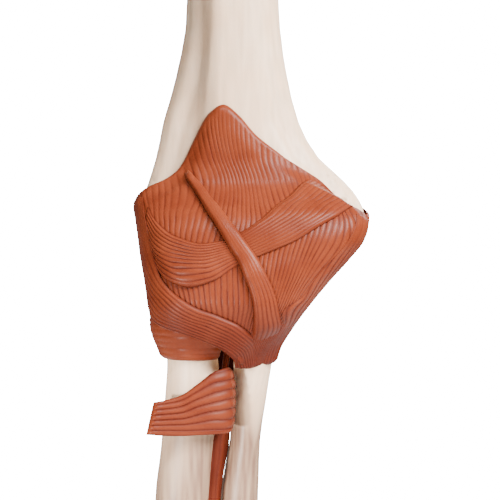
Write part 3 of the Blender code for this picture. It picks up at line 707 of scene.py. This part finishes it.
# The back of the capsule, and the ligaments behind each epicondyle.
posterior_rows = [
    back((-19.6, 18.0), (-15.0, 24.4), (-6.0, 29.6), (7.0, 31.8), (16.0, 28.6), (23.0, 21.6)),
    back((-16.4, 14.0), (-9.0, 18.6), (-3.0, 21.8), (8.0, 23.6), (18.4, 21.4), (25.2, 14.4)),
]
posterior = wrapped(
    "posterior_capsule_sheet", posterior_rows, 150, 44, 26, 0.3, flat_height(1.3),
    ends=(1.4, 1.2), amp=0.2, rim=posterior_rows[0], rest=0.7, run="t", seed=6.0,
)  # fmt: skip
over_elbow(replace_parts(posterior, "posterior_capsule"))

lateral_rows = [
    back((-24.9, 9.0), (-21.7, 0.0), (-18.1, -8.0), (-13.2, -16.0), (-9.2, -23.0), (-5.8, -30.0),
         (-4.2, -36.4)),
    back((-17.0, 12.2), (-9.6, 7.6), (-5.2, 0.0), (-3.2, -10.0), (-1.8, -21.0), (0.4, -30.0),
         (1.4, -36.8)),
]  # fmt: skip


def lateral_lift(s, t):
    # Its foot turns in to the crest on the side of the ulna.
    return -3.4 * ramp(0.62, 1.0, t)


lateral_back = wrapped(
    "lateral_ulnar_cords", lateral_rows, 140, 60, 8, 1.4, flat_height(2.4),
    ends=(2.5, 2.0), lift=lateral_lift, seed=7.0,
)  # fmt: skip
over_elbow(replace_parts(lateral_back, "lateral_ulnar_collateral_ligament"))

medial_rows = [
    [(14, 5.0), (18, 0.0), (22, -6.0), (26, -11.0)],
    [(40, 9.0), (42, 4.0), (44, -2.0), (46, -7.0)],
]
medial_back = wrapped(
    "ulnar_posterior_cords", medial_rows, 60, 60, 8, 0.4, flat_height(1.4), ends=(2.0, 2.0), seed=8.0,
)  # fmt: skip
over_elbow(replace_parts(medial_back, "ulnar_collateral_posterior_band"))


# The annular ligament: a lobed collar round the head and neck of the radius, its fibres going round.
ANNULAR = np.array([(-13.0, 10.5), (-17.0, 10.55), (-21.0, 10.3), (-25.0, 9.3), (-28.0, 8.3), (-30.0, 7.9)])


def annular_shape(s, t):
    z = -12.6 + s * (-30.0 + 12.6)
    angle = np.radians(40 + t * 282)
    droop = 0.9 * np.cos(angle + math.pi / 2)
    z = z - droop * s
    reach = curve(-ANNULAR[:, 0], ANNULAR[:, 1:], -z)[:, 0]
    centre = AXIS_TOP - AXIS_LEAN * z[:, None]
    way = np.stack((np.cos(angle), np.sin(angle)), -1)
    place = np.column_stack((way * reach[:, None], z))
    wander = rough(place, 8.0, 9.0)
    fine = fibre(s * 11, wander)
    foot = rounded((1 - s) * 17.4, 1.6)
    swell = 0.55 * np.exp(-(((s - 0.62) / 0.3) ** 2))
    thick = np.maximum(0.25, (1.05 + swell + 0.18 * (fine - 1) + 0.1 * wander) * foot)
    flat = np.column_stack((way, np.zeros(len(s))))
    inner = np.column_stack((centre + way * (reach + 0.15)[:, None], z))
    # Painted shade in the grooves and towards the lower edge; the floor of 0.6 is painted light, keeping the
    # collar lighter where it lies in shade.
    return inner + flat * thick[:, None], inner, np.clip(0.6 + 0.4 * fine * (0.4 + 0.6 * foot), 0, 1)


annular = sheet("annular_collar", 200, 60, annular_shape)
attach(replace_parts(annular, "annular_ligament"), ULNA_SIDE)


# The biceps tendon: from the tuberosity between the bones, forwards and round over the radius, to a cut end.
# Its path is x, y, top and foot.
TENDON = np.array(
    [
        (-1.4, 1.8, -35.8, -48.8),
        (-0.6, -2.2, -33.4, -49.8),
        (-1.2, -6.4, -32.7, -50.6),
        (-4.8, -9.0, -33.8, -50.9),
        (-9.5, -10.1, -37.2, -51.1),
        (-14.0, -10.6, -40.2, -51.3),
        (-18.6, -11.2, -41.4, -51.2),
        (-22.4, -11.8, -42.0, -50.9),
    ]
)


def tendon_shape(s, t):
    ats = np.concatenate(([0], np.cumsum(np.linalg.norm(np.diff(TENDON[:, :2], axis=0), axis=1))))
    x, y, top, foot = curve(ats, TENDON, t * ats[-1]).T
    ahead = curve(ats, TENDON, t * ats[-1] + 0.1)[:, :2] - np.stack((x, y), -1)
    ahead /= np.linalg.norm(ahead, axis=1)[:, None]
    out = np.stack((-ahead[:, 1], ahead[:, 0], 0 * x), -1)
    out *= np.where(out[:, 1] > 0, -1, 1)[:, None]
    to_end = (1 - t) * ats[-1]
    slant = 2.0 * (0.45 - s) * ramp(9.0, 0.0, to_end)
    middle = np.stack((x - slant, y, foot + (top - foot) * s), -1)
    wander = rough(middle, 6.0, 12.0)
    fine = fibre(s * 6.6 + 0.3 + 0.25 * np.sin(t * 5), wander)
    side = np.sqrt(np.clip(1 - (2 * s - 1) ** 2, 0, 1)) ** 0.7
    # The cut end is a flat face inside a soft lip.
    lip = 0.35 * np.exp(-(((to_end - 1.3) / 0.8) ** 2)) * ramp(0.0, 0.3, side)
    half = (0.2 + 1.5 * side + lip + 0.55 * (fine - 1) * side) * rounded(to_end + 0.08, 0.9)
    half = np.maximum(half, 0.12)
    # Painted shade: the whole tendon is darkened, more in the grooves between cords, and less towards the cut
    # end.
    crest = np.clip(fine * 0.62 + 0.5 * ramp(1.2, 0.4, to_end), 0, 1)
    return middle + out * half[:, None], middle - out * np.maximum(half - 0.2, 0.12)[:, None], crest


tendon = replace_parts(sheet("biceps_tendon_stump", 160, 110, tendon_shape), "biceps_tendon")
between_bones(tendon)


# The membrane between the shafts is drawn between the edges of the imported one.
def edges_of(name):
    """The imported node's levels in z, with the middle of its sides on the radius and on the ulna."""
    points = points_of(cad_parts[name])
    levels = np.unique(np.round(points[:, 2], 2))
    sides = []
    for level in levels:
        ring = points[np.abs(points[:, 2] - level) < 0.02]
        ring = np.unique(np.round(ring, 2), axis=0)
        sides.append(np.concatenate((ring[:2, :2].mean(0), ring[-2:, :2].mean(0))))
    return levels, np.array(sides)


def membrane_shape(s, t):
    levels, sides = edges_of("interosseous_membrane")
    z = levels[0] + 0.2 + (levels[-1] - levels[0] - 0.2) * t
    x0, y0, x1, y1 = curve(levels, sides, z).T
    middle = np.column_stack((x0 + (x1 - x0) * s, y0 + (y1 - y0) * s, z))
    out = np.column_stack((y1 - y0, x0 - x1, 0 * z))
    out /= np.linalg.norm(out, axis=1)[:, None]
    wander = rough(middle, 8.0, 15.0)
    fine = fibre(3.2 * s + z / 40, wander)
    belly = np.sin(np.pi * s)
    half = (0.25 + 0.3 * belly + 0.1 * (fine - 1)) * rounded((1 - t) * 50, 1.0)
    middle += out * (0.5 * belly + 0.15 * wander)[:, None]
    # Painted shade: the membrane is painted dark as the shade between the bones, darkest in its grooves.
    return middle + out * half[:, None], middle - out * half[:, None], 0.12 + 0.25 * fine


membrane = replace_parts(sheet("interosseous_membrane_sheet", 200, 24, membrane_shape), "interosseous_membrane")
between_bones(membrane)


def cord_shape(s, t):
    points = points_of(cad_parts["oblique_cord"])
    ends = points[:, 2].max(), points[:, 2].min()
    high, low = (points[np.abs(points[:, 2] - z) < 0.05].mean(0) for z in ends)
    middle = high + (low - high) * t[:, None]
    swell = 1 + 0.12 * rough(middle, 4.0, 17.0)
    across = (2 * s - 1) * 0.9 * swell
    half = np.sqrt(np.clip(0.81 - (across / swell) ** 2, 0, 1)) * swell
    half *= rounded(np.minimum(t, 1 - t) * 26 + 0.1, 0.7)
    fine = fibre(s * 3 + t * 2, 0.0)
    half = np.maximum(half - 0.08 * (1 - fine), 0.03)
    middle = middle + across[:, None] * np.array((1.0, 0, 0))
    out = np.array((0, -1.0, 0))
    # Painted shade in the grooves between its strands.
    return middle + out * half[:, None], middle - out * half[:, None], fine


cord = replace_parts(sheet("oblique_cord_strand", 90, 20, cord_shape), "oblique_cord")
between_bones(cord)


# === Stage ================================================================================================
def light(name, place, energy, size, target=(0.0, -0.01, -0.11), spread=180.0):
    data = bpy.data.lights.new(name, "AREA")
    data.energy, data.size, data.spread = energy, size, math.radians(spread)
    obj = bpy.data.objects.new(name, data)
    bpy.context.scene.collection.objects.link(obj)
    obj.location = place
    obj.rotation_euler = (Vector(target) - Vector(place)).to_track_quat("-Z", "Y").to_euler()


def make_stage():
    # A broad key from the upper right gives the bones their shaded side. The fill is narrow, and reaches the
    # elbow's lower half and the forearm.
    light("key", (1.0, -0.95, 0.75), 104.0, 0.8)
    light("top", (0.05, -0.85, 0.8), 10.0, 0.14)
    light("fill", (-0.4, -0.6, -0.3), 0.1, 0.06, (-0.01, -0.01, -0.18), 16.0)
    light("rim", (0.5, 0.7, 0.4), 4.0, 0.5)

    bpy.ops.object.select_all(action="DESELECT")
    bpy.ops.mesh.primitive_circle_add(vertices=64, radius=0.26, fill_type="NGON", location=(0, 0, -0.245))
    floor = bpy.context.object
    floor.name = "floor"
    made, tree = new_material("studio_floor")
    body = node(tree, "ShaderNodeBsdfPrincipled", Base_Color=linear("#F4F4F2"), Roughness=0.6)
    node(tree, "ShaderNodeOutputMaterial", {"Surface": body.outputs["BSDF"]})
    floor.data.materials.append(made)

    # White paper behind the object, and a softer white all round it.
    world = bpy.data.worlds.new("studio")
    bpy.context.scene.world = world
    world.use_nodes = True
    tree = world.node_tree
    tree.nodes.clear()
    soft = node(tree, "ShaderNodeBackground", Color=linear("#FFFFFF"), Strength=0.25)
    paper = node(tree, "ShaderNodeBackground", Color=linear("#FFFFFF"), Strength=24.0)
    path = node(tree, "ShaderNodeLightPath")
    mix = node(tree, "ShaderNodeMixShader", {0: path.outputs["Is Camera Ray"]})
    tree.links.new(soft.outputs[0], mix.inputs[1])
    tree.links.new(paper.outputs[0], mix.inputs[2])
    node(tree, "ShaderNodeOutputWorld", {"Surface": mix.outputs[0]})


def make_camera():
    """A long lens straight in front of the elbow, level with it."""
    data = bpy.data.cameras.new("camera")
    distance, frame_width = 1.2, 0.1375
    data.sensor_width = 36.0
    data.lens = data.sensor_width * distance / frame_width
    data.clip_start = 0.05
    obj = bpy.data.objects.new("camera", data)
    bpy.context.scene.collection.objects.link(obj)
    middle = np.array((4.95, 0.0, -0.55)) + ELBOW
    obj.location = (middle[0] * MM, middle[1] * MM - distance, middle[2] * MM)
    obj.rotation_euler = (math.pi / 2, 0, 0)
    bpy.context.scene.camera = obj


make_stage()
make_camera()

##########

TASK GOAL >> Print, please, the lines from the first line of the material through the line that contains "8.3), (-30.0, 7.9)])", exactly as written and with nothing added.

RESPONSE FOR THIS EXERCISE >>
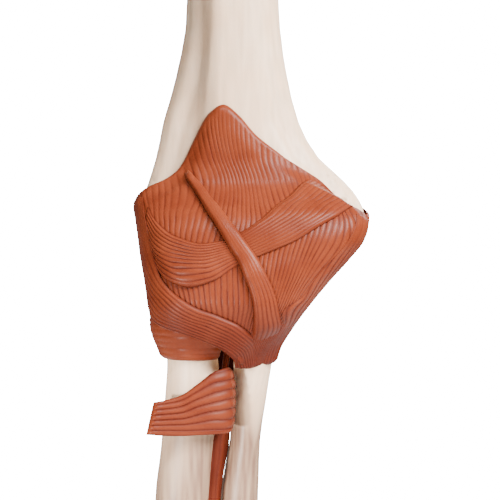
Write part 3 of the Blender code for this picture. It picks up at line 707 of scene.py. This part finishes it.
# The back of the capsule, and the ligaments behind each epicondyle.
posterior_rows = [
    back((-19.6, 18.0), (-15.0, 24.4), (-6.0, 29.6), (7.0, 31.8), (16.0, 28.6), (23.0, 21.6)),
    back((-16.4, 14.0), (-9.0, 18.6), (-3.0, 21.8), (8.0, 23.6), (18.4, 21.4), (25.2, 14.4)),
]
posterior = wrapped(
    "posterior_capsule_sheet", posterior_rows, 150, 44, 26, 0.3, flat_height(1.3),
    ends=(1.4, 1.2), amp=0.2, rim=posterior_rows[0], rest=0.7, run="t", seed=6.0,
)  # fmt: skip
over_elbow(replace_parts(posterior, "posterior_capsule"))

lateral_rows = [
    back((-24.9, 9.0), (-21.7, 0.0), (-18.1, -8.0), (-13.2, -16.0), (-9.2, -23.0), (-5.8, -30.0),
         (-4.2, -36.4)),
    back((-17.0, 12.2), (-9.6, 7.6), (-5.2, 0.0), (-3.2, -10.0), (-1.8, -21.0), (0.4, -30.0),
         (1.4, -36.8)),
]  # fmt: skip


def lateral_lift(s, t):
    # Its foot turns in to the crest on the side of the ulna.
    return -3.4 * ramp(0.62, 1.0, t)


lateral_back = wrapped(
    "lateral_ulnar_cords", lateral_rows, 140, 60, 8, 1.4, flat_height(2.4),
    ends=(2.5, 2.0), lift=lateral_lift, seed=7.0,
)  # fmt: skip
over_elbow(replace_parts(lateral_back, "lateral_ulnar_collateral_ligament"))

medial_rows = [
    [(14, 5.0), (18, 0.0), (22, -6.0), (26, -11.0)],
    [(40, 9.0), (42, 4.0), (44, -2.0), (46, -7.0)],
]
medial_back = wrapped(
    "ulnar_posterior_cords", medial_rows, 60, 60, 8, 0.4, flat_height(1.4), ends=(2.0, 2.0), seed=8.0,
)  # fmt: skip
over_elbow(replace_parts(medial_back, "ulnar_collateral_posterior_band"))


# The annular ligament: a lobed collar round the head and neck of the radius, its fibres going round.
ANNULAR = np.array([(-13.0, 10.5), (-17.0, 10.55), (-21.0, 10.3), (-25.0, 9.3), (-28.0, 8.3), (-30.0, 7.9)])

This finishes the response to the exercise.